Another weak market is Asia, and Jager advised caution here: “I would not be overly optimistic on China.” On the other hand, he sees encouraging signs from markets like India, Thailand, Taiwan, and Japan. “Airlines want to come back.” As for Russia, Ukraine, and Belarus, all of Vienna’s flights to these markets stopped operating in late February following Russia’s invasion of Ukraine. Last year, these three countries only accounted for about 4 percent of Vienna’s airport traffic. But the company warned in its financial report that, “if the conflict continues until the end of the year, this could result in the loss of up to 1 million passengers.” That includes traffic lost due to airspace closures over Ukraine and Russia, which impact flights between Europe and Asia.

Prior to the pandemic, Vienna was a major battleground among low-cost carriers. EasyJet, Ryanair, and Wizz Air all vied for a larger slice of the market. In late 2017, International Airlines Group struck a deal to buy Vienna-based discounter Niki — once part of Air Berlin — with the intent to merge it with Vueling. Ultimately, however, Niki would fall under Ryanair’s control, propelling the Irish carrier to a number two position in Vienna today, behind only the Lufthansa Group. Wizz Air, based on first-half passenger volumes, was a distant third, followed by Turkish Airlines. Vueling, incidentally, launched its own new Vienna-based operation called Level Europe, which filed for bankruptcy and closed in 2020.  

Separately, airport executives said Vienna’s passengers have largely been spared from the operational mayhem at many other European airports this summer. “Compared to most other airports in Europe,” said Jager, “we are doing really, really well in terms of waiting time, in terms of punctuality, in terms of flight cancellations.” The company does face higher costs for wages, but “we are entitled by law that our tariffs will be adapted with inflation rates.” This implies that airlines will ultimately be the ones that absorb the higher costs.

Many airports in Europe, unlike those in North America, are owned by public corporations from the private sector. The general arrangement is that the fees they charge airlines are subject to government regulation. Flughafen Wien also generates revenue from airport services, like ground handling and security, and monetizing the retail, parking, and office space it owns. As it happens, the company is currently subject to a hostile takeover bid that the company’s board is urging shareholders to reject. The local governments of Vienna and the province of Lower Austria each hold 20 percent ownership stakes in the airport operator. Employees hold another 10 percent, as does the Melbourne, Australia-based pension fund staging the takeover.

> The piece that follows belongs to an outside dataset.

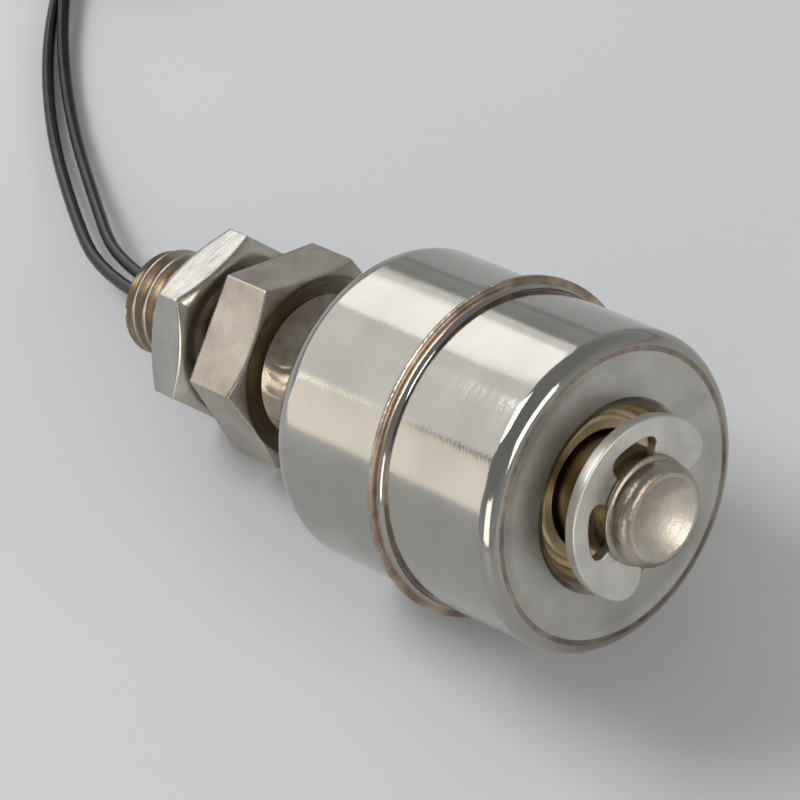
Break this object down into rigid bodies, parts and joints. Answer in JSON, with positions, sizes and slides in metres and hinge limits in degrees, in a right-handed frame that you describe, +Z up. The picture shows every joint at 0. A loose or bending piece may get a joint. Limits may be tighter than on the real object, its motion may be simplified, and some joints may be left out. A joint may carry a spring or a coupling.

Flughafen Wien executives are, of course, watching closely developments at Austrian Airlines, which alone accounts for nearly half of its traffic. The carrier received a €600 million ($602 million) Austrian government rescue package during the pandemic, thus ensuring its near-to-medium-term survival. And while one condition of the bailout was agreeing to preserve Vienna as a hub, it also led to a major fleet reduction to 61 aircraft from 82. A fateful question now is whether and when Lufthansa will decide to renew Austrian’s aging longhaul fleet. According to Cirium’s Fleets Analyzer, the airline operates just nine widebody aircraft: six Boeing 777-200s and three Boing 767-300ERs.